My previous employer got around 40% of its business online. We're talking multi-billion dollar turnover.
It's a travel company. When people search for 'beach holiday in thailand' on Google, they don't care whether they get our products or the competitions. Google doesn't care. Page-rank does care. It wants to give the searcher a set of results that talk about beach holidays in thailand.
This makes it very important to make the site attractive and accessible to the Google bot, and get it ranked highly. Sure, we can (and do) buy ads on the search result page. But $20/click for an ad adds up very fast, especially when the margins on the products are $10-20 in the first place. Generating traffic through page ranks has payback in the tens of millions.
Do we bicker about Google's metrics and pagerank?
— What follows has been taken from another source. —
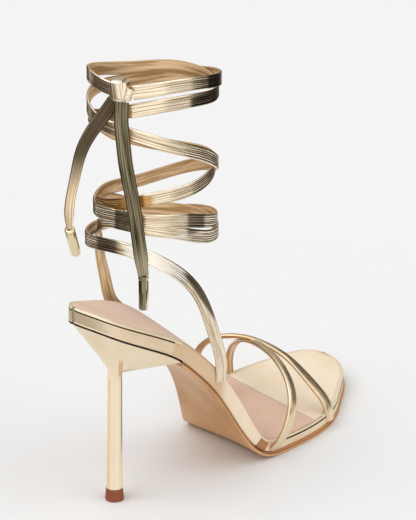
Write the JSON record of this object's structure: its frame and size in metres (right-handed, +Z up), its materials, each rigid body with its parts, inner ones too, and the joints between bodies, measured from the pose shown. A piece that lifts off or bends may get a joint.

I wouldn't use the word 'bicker'. Does it make a significant difference to the business? Very clearly.
Are our products ones the public wants? Our retail establishments are market leaders in their own right. Does our website suck? Personally I think so, but we get more traffic than our competitors, and we sell more products. We do have the product, it is at the right price, but online the market is hyper-competitive, and pagerank matters.
Sigh. Google
> Anyone who actually goes to a search engine is doing so because they don't want www.fedex.com or www.ups.com. Those are simple enough that no one needs to search for them.
You need to meet more average Internet users (or maybe I need to meet fewer...). Their browser's home page is whatever it defaulted to when they bought the PC, and they _never_ type out URLs. If they wanted to find google, but their home page is Yahoo? They really will search for Google via Yahoo. If they want Fedex, they will search for FedEx through their home page's search engine.